Not particularly. The bedrock, deep-down structure of the Internet is such that most of what happens on it is right out in the open, and the society that has been built upon it involves many "free" services used by millions of people -- services that pay the bills by selling demographic data by the metric ton. Even if the collection of such data or the tracking of our activities online became a class A felony, it would still be done -- only the data would be far more valuable, it would be skimmed by people with far more sinister intentions, and it would be collected under the metaphorical cover of darkness. Additionally, the face of the information superhighway would radically change as corporations scrambled to find a new financial model, which pretty much guarantees data collection will continue to be legal.
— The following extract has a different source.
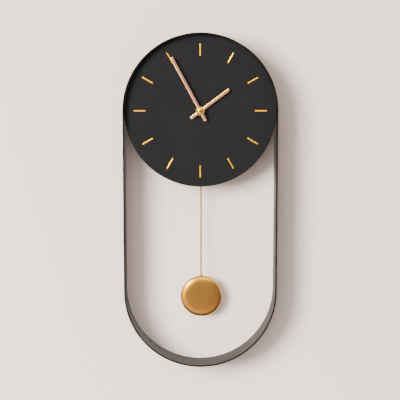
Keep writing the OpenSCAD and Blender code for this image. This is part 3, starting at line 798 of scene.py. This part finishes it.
def build_knob():
    """The time-setting knob: fine ribs round the rim and a dished face."""
    centre = middle("setting_knob")
    front, back = low("setting_knob").y, high("setting_knob").y
    r = size("setting_knob").x / 2 - 0.02 * MM
    ribs, per_rib = 18, 8
    edge = 0.5 * MM
    bm = bmesh.new()
    levels = [(r - edge, front, 0.2), (r, front + edge, 0.5), (r, back - edge, 0.5),
              (r - edge * 0.4, back - edge * 0.3, 0.4), (r - edge, back, 0.15),
              (r - 1.6 * MM, back, 0.0), (r - 2.0 * MM, back - 0.5 * MM, 0.0),
              (1.6 * MM, back - 0.6 * MM, 0.0), (1.3 * MM, back - 0.2 * MM, 0.0)]
    rings = []
    for base, y, groove in levels:
        ring = []
        for k, a in enumerate(circle(ribs * per_rib)):
            dip = max(0.0, math.cos(2 * math.pi * (k % per_rib) / per_rib))
            reach = base - groove * MM * dip ** 2
            ring.append(bm.verts.new((reach * math.cos(a), y, reach * math.sin(a))))
        rings.append(ring)
    closed_skin(bm, rings)
    finished("knob", bm, "case_plastic", "motion_works", ["setting_knob"],
             at=(centre.x, 0, centre.z), sharp=45)


def build_magnet():
    """A plain disc with rounded rims."""
    centre = middle("arm_magnet")
    near, far = low("arm_magnet").y, high("arm_magnet").y
    r = size("arm_magnet").x / 2
    edge = 0.25 * MM
    bm = bmesh.new()
    profile = [(0, near), (r - edge, near)] + arc(r - edge, near + edge, edge, 270, 360, 3)
    profile += arc(r - edge, far - edge, edge, 0, 90, 3) + [(0, far)]
    lathe(bm, profile, 64)
    finished("magnet", bm, "magnet_nickel", "pendulum", ["arm_magnet"], at=(centre.x, 0, centre.z))


def build_ferrule():
    """The crimped sleeve that takes the rod, with two crimp grooves."""
    centre = middle("pendulum_rod")
    length = 12 * MM
    bottom = low("pendulum_hanger").z
    top = bottom + length
    r = size("pendulum_hanger").y / 2
    hole = size("pendulum_rod").x / 2
    edge = 0.25 * MM
    profile = [(hole, bottom + edge), (hole + edge, bottom), (r - edge, bottom), (r, bottom + edge)]
    groove_r = r - 0.22 * MM
    for rise in (2.6 * MM, 5.2 * MM):
        z = bottom + rise
        profile += [(r, z - 0.6 * MM), (groove_r, z - 0.25 * MM), (groove_r, z + 0.25 * MM),
                    (r, z + 0.6 * MM)]
    profile += [(r, top - edge), (r - edge, top), (0, top)]
    bm = bmesh.new()
    lathe(bm, profile, 48, "Z", (centre.x, centre.y, 0))
    finished("ferrule", bm, "bright_brass", "pendulum")


def build_rear():
    """The pieces behind the dial that keep the CAD shape and gain rounded edges."""
    soft_edges = [("hanger_plate", "black_steel", "clock_case", 0.3),
                  ("dial_tabs", "black_steel", "clock_case", 0.25),
                  ("movement_front_case", "case_plastic", "clock_case", 0.35),
                  ("movement_rear_case", "case_plastic", "clock_case", 0.3),
                  ("swing_arm", "white_plastic", "pendulum", 0.25),
                  ("pendulum_hanger", "bright_brass", "pendulum", 0.12),
                  ("rubber_washer", "black_rubber", "clock_case", 0.25),
                  ("pivot_pin", "plain_steel", "clock_case", 0.15)]
    for node, slot, body, width in soft_edges:
        softened(node, slot, body, width * MM)


# ---------------------------------------------------------------- wall, floor, lights, camera

def one_sided(name, low_colour, high_colour, rough):
    """Matt wall paint that can be looked through from behind. Its colour grows paler towards the floor:
    painted light in place of stronger light low on the wall.
    """
    made, tree, shader, where = new_material(name)
    plaster = noise(tree, where, scale=160, detail=5, rough=0.6)
    height = add(tree, "ShaderNodeSeparateXYZ", {"Vector": where}).outputs["Z"]
    # Painted light: the colour ramp over height makes the wall paler lower down.
    colours = ramp(tree, math_node(tree, "ADD", height, 0.75), [(0.2, low_colour), (0.9, high_colour)])
    tree.links.new(colours, shader.inputs["Base Color"])
    tree.links.new(bumped(tree, plaster, 0.12, 0.4 * MM), shader.inputs["Normal"])
    shader.inputs["Roughness"].default_value = rough
    shader.inputs["Specular IOR Level"].default_value = 0.2
    side = add(tree, "ShaderNodeNewGeometry").outputs["Backfacing"]
    clear = add(tree, "ShaderNodeBsdfTransparent").outputs[0]
    chosen = add(tree, "ShaderNodeMixShader", {0: side, 1: shader.outputs[0], 2: clear})
    tree.links.new(chosen.outputs[0], tree.nodes["Material Output"].inputs["Surface"])
    return made


def stage_plane(name, corners, material):
    mesh = bpy.data.meshes.new(name)
    mesh.from_pydata(corners, [], [(0, 1, 2, 3)])
    plane = bpy.data.objects.new(name, mesh)
    bpy.context.scene.collection.objects.link(plane)
    mesh.materials.append(material)
    return plane


def build_room():
    """A wall just behind the hoop and a floor well below it."""
    reach = 3.0
    floor_z = -1.25
    top_z = 1.9
    behind = BAND_BACK + 0.3 * MM
    # The two wall colours set the painted light gradient, paler near the floor.
    wall = stage_plane("wall", [(-reach, behind, floor_z), (reach, behind, floor_z),
                                (reach, behind, top_z), (-reach, behind, top_z)],
                       one_sided("wall_paint", (0.908, 0.796, 0.765),
                                 scaled((0.8, 0.694, 0.648), 0.94), rough=0.85))
    wall.visible_shadow = False
    floor = stage_plane("floor", [(-reach, -reach, floor_z), (reach, -reach, floor_z),
                                  (reach, reach, floor_z), (-reach, reach, floor_z)],
                        coated("floor_paint", (0.48, 0.39, 0.24), rough=0.8, grain_mm=4.0, bump=0.1,
                               mottle=0.02))
    floor.visible_diffuse = False


def area_light(name, place, aim, width, height, watts, colour, lights):
    """An elliptical lamp that gives diffuse light ('matt'), highlights ('glossy') or 'both'."""
    light = bpy.data.lights.new(name, "AREA")
    light.shape = "ELLIPSE"
    light.size = width
    light.size_y = height
    light.energy = watts
    light.color = colour
    lamp = bpy.data.objects.new(name, light)
    bpy.context.scene.collection.objects.link(lamp)
    lamp.location = place
    lamp.rotation_euler = (Vector(aim) - Vector(place)).to_track_quat("-Z", "Y").to_euler()
    lamp.visible_diffuse = lights != "glossy"
    lamp.visible_glossy = lights != "matt"


def build_lights():
    """A window on the left, warm lamps for the metal, two lamps behind and a pale surround."""
    centre = Vector((DIAL.x, 0, middle("frame_band").z))
    daylight = (1.0, 0.966, 0.93)
    window_at = Vector((-2.65, -3.2, 0.84))
    veil_at = Vector((-1.6, -3.2, 1.2))
    for name, place, width, height, watts in (("window", window_at, 2.6, 2.0, 672),
                                              ("window_veil", veil_at, 4.4, 4.4, 103)):
        area_light(name, centre + place, centre + Vector((place.x, 0, place.z)), width, height,
                   watts, daylight, "matt")
    area_light("far_wall", centre + Vector((2.4, -1.2, 0)), centre, 2.4, 2.4, 10, daylight, "matt")
    warm = (1.0, 0.85, 0.02)
    for name, place, width, height, watts in (("softbox", (-2, -2.1, 1.5), 1.2, 0.9, 325),
                                              ("ceiling", (0.5, -1.4, 1.9), 2.4, 0.9, 52),
                                              ("curtain", (-2.5, -1.9, -0.1), 1.2, 1.6, 32)):
        area_light(name, centre + Vector(place), centre, width, height, watts, warm, "glossy")
    for side, watts in ((-1, 45), (1, 70)):
        area_light("rear_fill", centre + Vector((side * 1.3, 1.3, 0.6)), centre, 1.0, 1.0, watts,
                   daylight, "both")
    world = bpy.data.worlds.new("studio")
    world.use_nodes = True
    tree = world.node_tree
    direction = add(tree, "ShaderNodeTexCoord").outputs["Generated"]
    parts = add(tree, "ShaderNodeSeparateXYZ", {0: direction}).outputs
    lean = math_node(tree, "ADD", math_node(tree, "MULTIPLY", parts["X"], -0.22),
                     math_node(tree, "MULTIPLY", parts["Z"], 0.3))
    background = tree.nodes["Background"]
    background.inputs["Color"].default_value = (1.0, 0.828, 0.755, 1)
    tree.links.new(math_node(tree, "MULTIPLY", math_node(tree, "ADD", lean, 1.0), 0.63),
                   background.inputs["Strength"])
    bpy.context.scene.world = world


def build_camera():
    """A little left of the dial and above it, looking slightly down."""
    from_dial = Vector((-21.7, -1832.5, 63.2)) * MM
    pitch = math.radians(5.587)
    yaw = math.radians(0.661)
    camera = bpy.data.cameras.new("camera")
    camera.sensor_width = 36
    camera.lens = 126.8
    camera.clip_end = 50
    view = bpy.data.objects.new("camera", camera)
    bpy.context.scene.collection.objects.link(view)
    view.location = Vector((DIAL.x, BAND_FRONT, DIAL.z)) + from_dial
    view.rotation_euler = Euler((math.pi / 2 - pitch, 0, -yaw))
    bpy.context.scene.camera = view


# ---------------------------------------------------------------- the clock

def dress_cad_nodes():
    """Gives every CAD node its slot's material."""
    for part in frame["record"]["subparts"]:
        mesh = NODES[part["node"]].data
        mesh.materials.clear()
        mesh.materials.append(MATERIALS[part["material_slot"]])


dress_cad_nodes()
build_hoop()
build_dial()
build_markers()
build_hand("hour_hand", "hour_works", "hour_blade", 1.95 * MM, 4.5 * MM)
build_hand("minute_hand", "minute_works", "minute_blade", 1.95 * MM, 5.0 * MM)
build_hand_nut()
build_bob()
build_rod()
build_dial_fixings()
build_case_screws()
build_welds()
build_battery()
build_contact_spring()
build_knob()
build_magnet()
build_ferrule()
build_rear()
build_room()
build_lights()
build_camera()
I mean, unless you're that technically proficient to avoid detection and "be off the grid" while still being online, which will get you on a list somewhere in the federal government to be watched when you eventually slip-up, the average person is not going to be able to avoid the dragnet that envelops the Internet and communication spectrum. It's too involved and complicated.
What was that about false choices? I think you just offered me one. Technical proficiency isn't a requirement for protecting your privacy. There are a variety of software programs, many of them free to the public, that assist in making the process of defending yourself point-and-click. Furthermore, there are whole privacy protection networks out there operated by people like you and me, using make-it-so-simple-a-dog-could-do-it software.
All you really have to do in order to protect your privacy better than 90% of the surfing public is:
1) Care
2) Do some reading
3) Set up some software
In my estimation, the better route is for Americans to voice themselves in any fashion they can if they disapprove of it. The inward looking eye of the intelligence agencies on American people has gotten out of hand. I don't care if you're liberal, conservative, Democrat, Republican, Libertarian or even neoconservative, I firmly believe that as a consensus, the American public has gotten tired of the War on Terrorism's domestic policies.
Take a look around DP and ask yourself just how easily a consensus can be obtained here, where people communicate regularly. I mean, seriously? The American people are stirred up worse than a hornet's nest half the time, but with so many sticks swinging in so many different directions, most of them we're too busy attaching each other to even agree on the real culprits much less go after them.